This week Simon Hughes MP set out his priorities in his new job as Justice Minister.
In an interview with the Independent he accused the legal professions of looking “like early 20th century or late 19th century Britain” unless they fixed their social mobility and diversity problems.
He makes a fair point.
Too many established professions don’t reflect modern day Britain.
Recently published figures from the Council of Europe show that the UK is 4th bottom in Europe for gender diversity amongst judges.
Alan Milburn’s report last year into Social Mobility revealed that over two thirds of senior barristers are privately educated compared to only 7% of the general public.
These issues matter but Mr Hughes chooses to glide over the fact that, by propping up the Coalition, his party are making the problem worse.
By backing Justice Secretary Chris Grayling’s universally-criticised changes to legal aid, Hughes backs cuts which will choke the life out of the very parts of the legal professions that offer more opportunities to women, ethnic minorities and those from less well-off backgrounds.
Under their plans it is the advice and law centres, smaller specialist firms and legal aid practitioners that will suffer most.
If Hughes is serious about social mobility, his first act as a new Justice Minister should be to review the effects of the Legal Aid, Sentencing and Punishment of Offenders Act and the current proposals for criminal legal aid on recruitment to and progression through the professions.
Ministers should also stop repeating inaccurate figures about barristers’ incomes. Shailesh Vara, the legal aid minister, maintains that the average income of a legal aid practitioner is £84,000.

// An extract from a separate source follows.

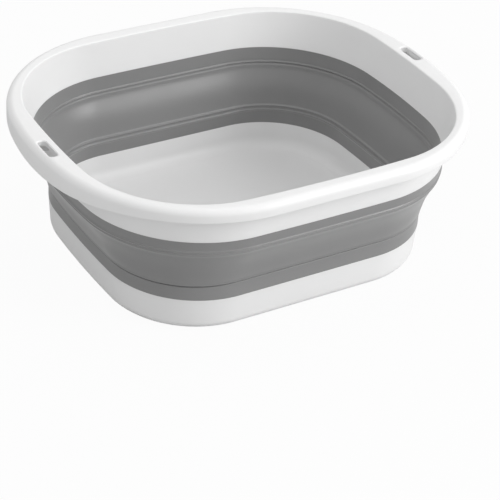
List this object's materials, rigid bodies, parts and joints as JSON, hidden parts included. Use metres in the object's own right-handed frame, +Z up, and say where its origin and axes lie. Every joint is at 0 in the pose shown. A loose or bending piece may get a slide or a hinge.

But cross-examined by the Chairman of the Bar and the Chairman of the Criminal Bar Association at the all-Party Legal Aid Parliamentary Group this week (not a fair fight really) it emerged that this excludes the lowest paid, but includes VAT and chambers expenses. Adjusting for these reduces that average by more than half.
Simon Hughes went on to say “we still have a legal profession which is significantly dominated by white, middle-aged men…there are almost no women at the top end….and very little ethnic diversity.”
He could have been talking about the Liberal Democrats, of course, whose Deputy Leader he was until taking up his government post.
A political party that has no black or minority ethnic MPs and only seven out of 57 women MPs.
Now he is a minister in a Government that is all but abolishing legal aid for the most vulnerable, restricting judicial review, expanding secret courts and curtailing human rights.
On Tuesday this week Hughes and all but seven of his Lib Dem colleagues voted with the Conservatives to privatise the probation service and leave the likes of Serco and G4S to supervise violent and dangerous offenders
Can we expect any more from Hughes at the MoJ than he delivered as Deputy Leader or other Lib Dem ministers have in Government? Probably not. But expect more of the pious lectures that are his leitmotif.